3. Mr. and Mrs. Tigue's Omission Greatly Exceeds Section 6501's 25 Percent Threshold

The last step in section 6501(e)'s substantial-omission determination is calculating the omission fraction: omitted income/stated income. If the fraction calculates a percentage higher than 25 percent, the omission is substantial, and section 6501(e)'s six-year assessment limitations period applies. Mr. and Mrs. Tigue's fraction greatly exceeds 25 percent: $9,978,119/$469,158 = 2,127%. Consequently, section 6501(e)'s six-year limitations period applies to Mr. and Mrs. Tigue's 1999 tax year, the FPAA in issue was timely, and partial summary judgment on the limitations issue should be granted in the United States' favor.

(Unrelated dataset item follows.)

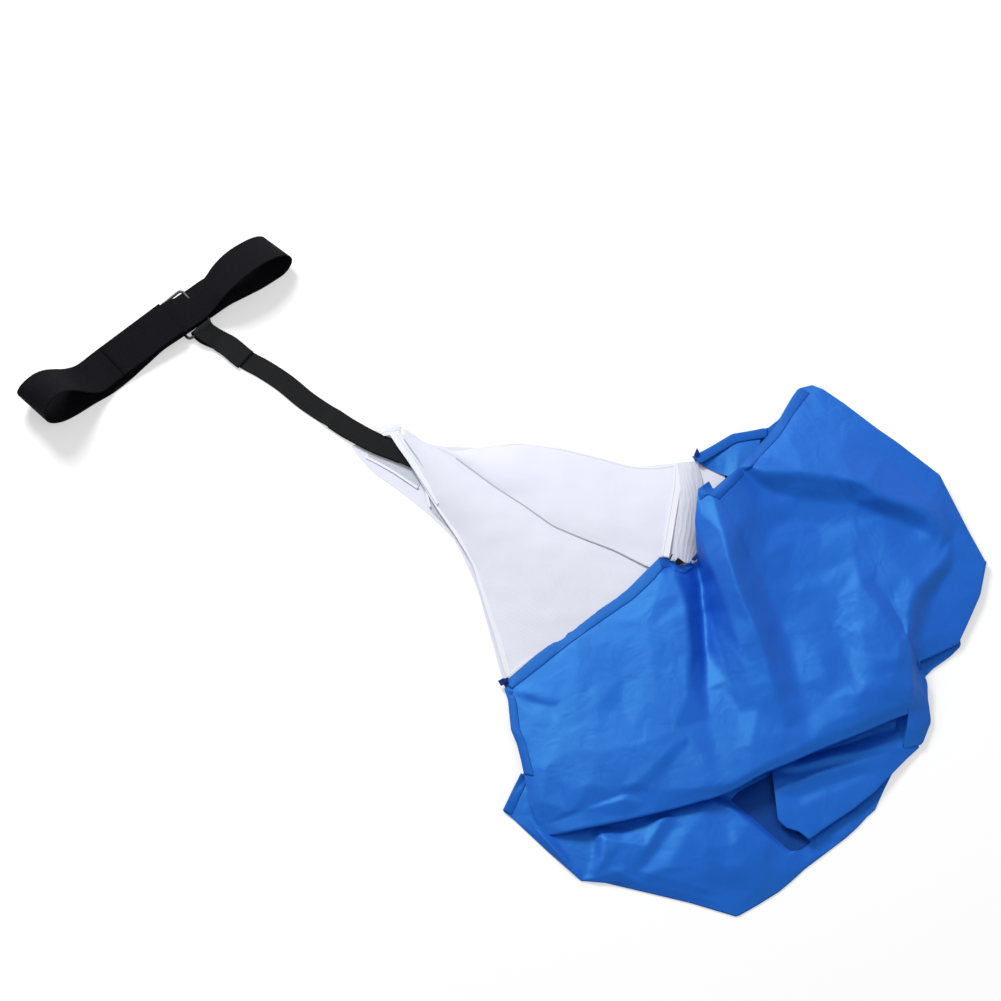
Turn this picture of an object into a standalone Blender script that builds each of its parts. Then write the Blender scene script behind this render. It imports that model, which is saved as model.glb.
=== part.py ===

B. The Supreme Court's Holding in Colony, Inc. v. Commissioner Does Not Conflict With the Analysis or Result in This Case A careful analysis of the facts and law reviewed in Colony, Inc. v. Commissioner 46 shows that the Supreme Court's holding in that case does not conflict with the United States' analysis in this case. Mr. and Mrs. Tigue's omission theory relies on Colony, but two of Colony's characteristics distinguish it from Mr. and Mrs. Tigue's case: (1) the income evaluated; and (2) the statute applied.
46

Colony, Inc. v. Commissioner, 357 U.S. 28 (1958).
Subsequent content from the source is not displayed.